Папа оттолкнул взбесившуюся мать и закрыл меня собой.
– Довольно, оставь ее наконец в покое, – сказал он твердо.
– Прочь с дороги! Я буду делать с ней что хочу! – кричала мама. – А у тебя нет никаких прав на нее!
Что, в конце концов, все это значит? Что за бесконечные намеки? Я знала лишь, что снова виновата в чем-то, о чем даже не подозреваю, и понимала, что у родителей какой-то свой взрослый спор, а я еще слишком мала, чтобы вмешиваться. Но почему мама может распоряжаться мной, как пожелает, а папа – нет? Ничего не понятно.
Как только мне удалось подняться, я поспешила в ванную, несколько раз умылась прохладной водой, чтобы унять боль от пощечин, и побежала в школу. Том и Анна уже ушли без меня, и я боялась опоздать.
В тот же день я сказала своей классной, что остаюсь; она сказала, что я сделала правильный выбор. Не придется привыкать к новой школе и снова заводить друзей.
Было страшновато возвращаться домой, но я прекрасно понимала, что, если задержусь, у мамы будет еще один повод для скандала.
Вернувшись домой, я прошла в кухню, желая поздороваться с мамой и Элен; они пили чай, болтали о чем-то своем и не удостоили меня ответом. Я расстроилась: мама может играть со мной в молчанку неделями, а это значит, что ни Том, ни сестры тоже не будут со мной разговаривать. Их можно понять, с мамой было лучше не ссориться; любой, заговоривший со мной, мог лишиться ее благосклонности, и никто не хотел рисковать. Я осталась в полной изоляции. Папа сбегал к себе в сарай сразу после вечернего чая, а все остальные не обращали на меня никакого внимания.
Экзамены давно прошли, а со мной так никто и не заговаривал. Но тут у мамы обнаружилось малокровие. Ей прописали постельный режим, так что сразу после школы я спешила домой и выполняла все ее поручения, приносила ей горячее питье, поправляла подушки, чтобы ей было поудобнее, читала вслух – в общем, ухаживала за ней, как могла. Врач велел матери есть сырую печень, и мне приходилось резать ее на маленькие кусочки и кормить маму с вилки.
– Меня от нее воротит, – говорила мать, – а так я хотя бы не смотрю на нее.
Меня вообще-то тоже тошнило от вида сырой печени, но я была готова на все, лишь бы только мама поправилась.
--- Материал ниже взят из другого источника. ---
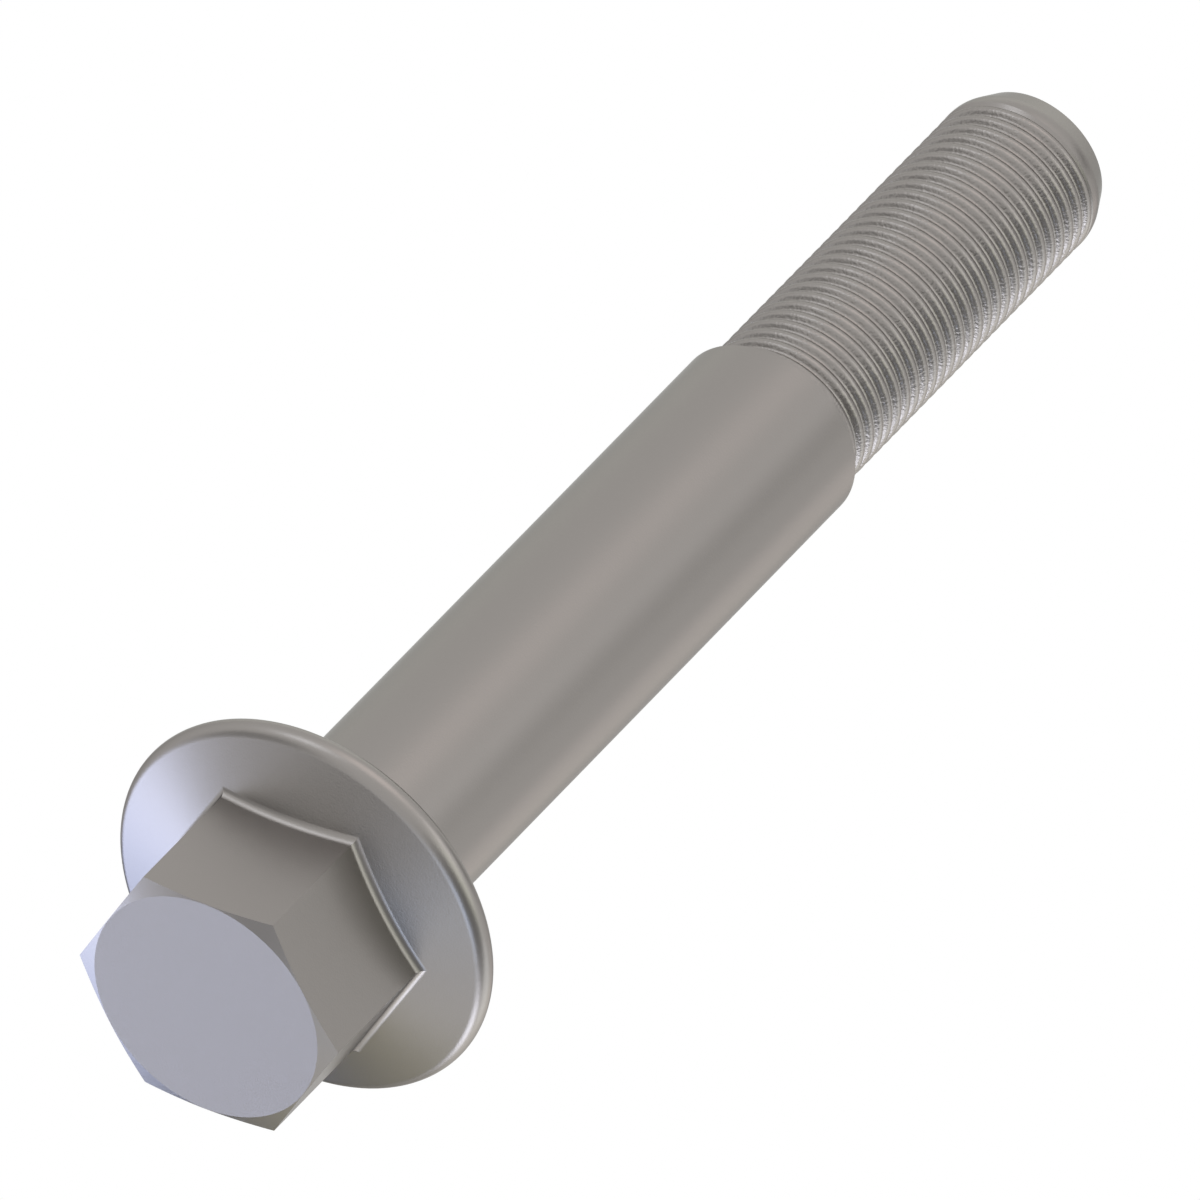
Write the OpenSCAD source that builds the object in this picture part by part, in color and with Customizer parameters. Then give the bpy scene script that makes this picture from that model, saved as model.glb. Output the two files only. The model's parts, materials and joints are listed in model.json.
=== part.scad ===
// Cap screw with a hexagon head and a round conical flange, forged and turned in one piece.
// It stands on its head: the end face of the head lies at z = 0 and the shank points up.

/* [Hexagon] */
// Width across the flats
hex_width = 22; // [19:0.5:25]
// Diameter of the round end face, inside the chamfered corners
end_face_d = 21.9; // [17:0.1:22]
// Angle between the corner chamfer and the end face
corner_angle = 15.5; // [10:0.5:30]
// Height of the whole head, from the end face to the bearing face
head_height = 17.5; // [15:0.5:24]

/* [Flange] */
// Diameter of the flange
flange_d = 36.25; // [32:0.25:44]
// Thickness of the flange at its rim, which is a full round
rim_thickness = 2.62; // [1.6:0.02:3.6]
// Rise of the flange's conical side, from the plane of the flange
flange_angle = 17.75; // [10:0.25:24]
// Radius of the blend where the flats run out into the flange
blend_r = 0.87; // [0.4:0.01:1.4]

/* [Shank] */
// Diameter of the plain shank
shank_d = 17.6; // [16.5:0.1:20]
// Length of the plain shank, from the bearing face to its shoulder
shank_length = 73.5; // [20:0.5:160]
// Radius of the fillet between the bearing face and the shank
neck_r = 1; // [0.4:0.1:2]

/* [Thread] */
// Major diameter of the thread
thread_d = 15.75; // [12:0.05:16]
// Length of the threaded end, from the shoulder to the tip
thread_length = 44.2; // [20:0.1:80]
// Diameter of the flat tip
tip_d = 13.6; // [9:0.1:14]
// Length of the chamfer that leads into the thread
tip_chamfer = 2.45; // [1:0.05:5]

/* [Hidden] */

STEEL = [0.6, 0.58, 0.55];
FLATS = 6;
// Half of the angle that one flat takes up around the axis
HALF_FLAT_ANGLE = 180 / FLATS;
// Steps of the blend along one flat, and around its hollow from the flat to the flange
BLEND_STEPS = 16;
BLEND_ROWS = 8;
// Halvings that place the end of each row of the blend on the plane through a corner
HALVINGS = 40;

flat_x = hex_width / 2;
corner_d = hex_width / cos(HALF_FLAT_ANGLE);
rim_r = rim_thickness / 2;
rim_centre_r = flange_d / 2 - rim_r;
rim_centre_z = head_height - rim_r;
shoulder_z = head_height + shank_length;
tip_z = shoulder_z + thread_length;
$fn = 96;

// Height of the flange's cone at a distance from the axis; the cone is tangent to the rim
function cone_z(radius) =
    rim_centre_z - rim_r / cos(flange_angle) + (radius - rim_centre_r) * tan(flange_angle);

// Centre of a ball of the blend's radius, offset sideways from the middle of the flat that faces
// +X. The ball touches that flat and the cone.
function ball_centre(offset) =
    let (x = flat_x + blend_r)
    [x, offset, cone_z(norm([x, offset])) - blend_r / cos(flange_angle)];

// Point on the hollow of the blend: the share goes from 0 on the flat to 1 on the cone
function blend_point(offset, share) =
    let (
        centre = ball_centre(offset),
        around = atan2(centre.y, centre.x),
        to_flat = [-1, 0, 0],
        to_cone = [-sin(flange_angle) * cos(around), -sin(flange_angle) * sin(around), cos(flange_angle)],
        turn = acos(to_flat * to_cone)
    )
    centre + blend_r * (sin((1 - share) * turn) * to_flat + sin(share * turn) * to_cone) / sin(turn);

// Offset at which a row of the blend meets the plane through the corner, found by halving
function corner_offset(share, low = 0, high = hex_width, left = HALVINGS) =
    let (middle = (low + high) / 2, point = blend_point(middle, share))
    left == 0 ? middle
    : point.y > point.x * tan(HALF_FLAT_ANGLE) ? corner_offset(share, low, middle, left - 1)
    : corner_offset(share, middle, high, left - 1);

function turned(point, angle) = [
    point.x * cos(angle) - point.y * sin(angle),
    point.x * sin(angle) + point.y * cos(angle),
    point.z
];

// One section of the blend: the hollow, whose two ends run on straight into the metal, and a
// point under it that closes the section inside the head
function blend_section(step, offsets) =
    let (
        hollow = [for (row = [0 : BLEND_ROWS])
            blend_point(offsets[row] * (2 * step / BLEND_STEPS - 1), row / BLEND_ROWS)],
        in_flat = 2 * hollow[0] - hollow[1],
        in_cone = 2 * hollow[BLEND_ROWS] - hollow[BLEND_ROWS - 1],
        inside = [0.9 * in_flat.x, 0.9 * in_flat.y, in_cone.z + blend_r / 2]
    )
    [in_flat, for (row = [1 : BLEND_ROWS - 1]) hollow[row], in_cone, inside];

// Blend between the hexagon and the flange: a hollow along each flat, mitred at the corners
module head_blend() {
    offsets = [for (row = [0 : BLEND_ROWS]) corner_offset(row / BLEND_ROWS)];
    sections = [
        for (flat = [0 : FLATS - 1], step = [0 : BLEND_STEPS - 1])
            [for (point = blend_section(step, offsets)) turned(point, (2 * flat + 1) * HALF_FLAT_ANGLE)]
    ];
    around = len(sections);
    across = len(sections[0]);
    polyhedron(
        points = [for (section = sections) each section],
        faces = [
            for (i = [0 : around - 1], j = [0 : across - 1])
                let (
                    here = i * across,
                    next = (i + 1) % around * across,
                    side = (j + 1) % across
                )
                each [[here + j, here + side, next + j], [here + side, next + side, next + j]]
        ],
        convexity = 6
    );
}

// Hexagon with its corners chamfered off around the end face; its far end is inside the flange
module hexagon() {
    intersection() {
        cylinder(h = rim_centre_z, d = corner_d, $fn = FLATS);
        cylinder(
            h = head_height,
            d1 = end_face_d,
            d2 = end_face_d + 2 * head_height / tan(corner_angle)
        );
    }
}

// Half section of the flange: its cone, its full round rim and its flat bearing face
module flange_section() {
    polygon([
        [0, cone_z(0)],
        [rim_centre_r + rim_r * sin(flange_angle), rim_centre_z - rim_r * cos(flange_angle)],
        [rim_centre_r, rim_centre_z],
        [rim_centre_r, head_height],
        [0, head_height]
    ]);
    translate([rim_centre_r, rim_centre_z]) circle(r = rim_r);
}

// Half section of the fillet in the corner between the bearing face and the shank
module neck_section() {
    translate([shank_d / 2, head_height]) difference() {
        square(neck_r);
        translate([neck_r, neck_r]) circle(r = neck_r);
    }
}

// Half section of the shank, its shoulder and the threaded end with its chamfered tip
module shank_section() {
    polygon([
        [0, cone_z(0)],
        [shank_d / 2, head_height],
        [shank_d / 2, shoulder_z],
        [thread_d / 2, shoulder_z],
        [thread_d / 2, tip_z - tip_chamfer],
        [tip_d / 2, tip_z],
        [0, tip_z]
    ]);
}

module cap_screw() {
    color(STEEL) union() {
        hexagon();
        head_blend();
        rotate_extrude() {
            flange_section();
            neck_section();
            shank_section();
        }
    }
}

cap_screw();
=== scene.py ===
"""A flanged cap screw of bare steel, standing on its head in a small photographic studio."""

import json
import math

import bmesh
import bpy
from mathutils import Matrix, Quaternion, Vector


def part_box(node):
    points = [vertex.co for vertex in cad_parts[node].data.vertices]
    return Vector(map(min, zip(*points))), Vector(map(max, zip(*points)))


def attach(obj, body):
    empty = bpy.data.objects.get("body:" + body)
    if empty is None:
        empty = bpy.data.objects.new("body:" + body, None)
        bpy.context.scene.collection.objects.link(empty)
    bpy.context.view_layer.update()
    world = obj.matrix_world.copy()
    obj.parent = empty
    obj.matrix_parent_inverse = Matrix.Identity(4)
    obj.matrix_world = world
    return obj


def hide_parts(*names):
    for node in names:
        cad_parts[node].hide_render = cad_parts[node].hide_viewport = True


bl_info = {
    "name": "Flanged Cap Screw",
    "version": (1, 0, 0),
    "blender": (4, 5, 0),
    "location": "View3D > Sidebar > Cap Screw",
    "description": "Turns, threads and lights a hexagon cap screw with a conical flange",
    "category": "Add Mesh",
}

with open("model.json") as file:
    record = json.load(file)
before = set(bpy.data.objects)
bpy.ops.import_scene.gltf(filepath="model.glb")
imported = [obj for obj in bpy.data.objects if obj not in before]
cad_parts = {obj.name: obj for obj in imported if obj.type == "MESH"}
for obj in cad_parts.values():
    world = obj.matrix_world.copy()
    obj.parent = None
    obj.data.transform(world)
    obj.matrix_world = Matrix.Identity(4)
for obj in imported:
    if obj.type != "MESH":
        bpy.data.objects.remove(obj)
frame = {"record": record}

MM = 0.001
NODE = "cap_screw"
BODY = "root"
CAD_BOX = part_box(NODE)
MOUNTS = {mount["name"]: mount for mount in frame["record"]["mounts"]}


def mount_radius(name):
    """Radius in metres of one of the screw's round mounts."""
    return MOUNTS[name]["dims"]["r_mm"] * MM


class ScrewSizes(bpy.types.PropertyGroup):
    """Sizes of the head, the shank and the thread."""

    hex_width: bpy.props.FloatProperty(
        name="Across Flats", description="Width of the hexagon across two flats",
        default=22 * MM, unit="LENGTH")
    end_face_radius: bpy.props.FloatProperty(
        name="End Face Radius", description="Radius of the round end face of the head",
        default=10.95 * MM, unit="LENGTH")
    corner_angle: bpy.props.FloatProperty(
        name="Corner Chamfer", description="Angle between the corner chamfer and the end face",
        default=math.radians(15.5), subtype="ANGLE", unit="ROTATION")
    head_height: bpy.props.FloatProperty(
        name="Head Height", description="Height from the end face to the bearing face",
        default=MOUNTS["bearing_face"]["pos_m"][2], unit="LENGTH")
    flange_radius: bpy.props.FloatProperty(
        name="Flange Radius", description="Radius of the flange at its round rim",
        default=18.125 * MM, unit="LENGTH")
    rim_radius: bpy.props.FloatProperty(
        name="Rim Rounding", description="Radius of the full round at the rim of the flange",
        default=1.31 * MM, unit="LENGTH")
    flange_angle: bpy.props.FloatProperty(
        name="Flange Angle", description="Rise of the flange's conical side",
        default=math.radians(17.75), subtype="ANGLE", unit="ROTATION")
    blend_radius: bpy.props.FloatProperty(
        name="Flat Blend", description="Radius of the hollow where the flats meet the flange",
        default=0.87 * MM, unit="LENGTH")
    shank_radius: bpy.props.FloatProperty(
        name="Shank Radius", description="Radius of the plain shank",
        default=mount_radius("shank"), unit="LENGTH")
    neck_radius: bpy.props.FloatProperty(
        name="Neck Fillet", description="Radius of the fillet under the head",
        default=1 * MM, unit="LENGTH")
    shoulder_height: bpy.props.FloatProperty(
        name="Shoulder Height", description="Height of the shoulder where the thread begins",
        default=91 * MM, unit="LENGTH")
    tip_height: bpy.props.FloatProperty(
        name="Tip Height", description="Height of the flat tip over the end face",
        default=CAD_BOX[1].z, unit="LENGTH")
    tip_radius: bpy.props.FloatProperty(
        name="Tip Radius", description="Radius of the flat tip",
        default=6.8 * MM, unit="LENGTH")
    tip_chamfer: bpy.props.FloatProperty(
        name="Tip Chamfer", description="Length of the chamfer that leads into the thread",
        default=2.45 * MM, unit="LENGTH")
    tip_rounding: bpy.props.FloatProperty(
        name="Tip Rounding", description="Radius of the round that leads into the chamfer",
        default=3 * MM, unit="LENGTH")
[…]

Хотя слов благодарности я от нее так и не дождалась.
Мамины гости восхищались тем, какая я заботливая, – «просто ангелочек», по выражению одной из подруг, – но для нее я была просто девчонка на побегушках, которую можно гонять до поздней ночи, до полного изнеможения. Несмотря на все мои старания, она все равно была вечно недовольна. Когда она наконец поправилась и все в доме встало на свои места, я вздохнула с облегчением. Про классическую школу больше не вспоминали, и мама так ни разу и не поинтересовалась моими успехами в учебе. Она, вероятно, забыла о том, как я ее подвела.
В середине учебного года я вдруг снова заболела. Наверное, я не до конца оправилась от пневмонии и была еще очень слаба. Я страдала от хронической усталости, болей в суставах, незаживающих ранок во рту, меня часто тошнило, и кружилась голова. Врачи сначала решили, что я, как и мать, страдаю малокровием, и пичкали меня лекарствами с высоким содержанием железа, но это не очень помогло. «Бабушка номер два» говорила, что мое тело «растет, поэтому болит». Большую часть времени я лежала на диванчике на первом этаже, чтобы тем, кто ухаживает за мной, не приходилось постоянно подниматься наверх. Дядя Билл иногда заходил к нам, но, к моему большому облегчению, ему не удавалось остаться со мной наедине.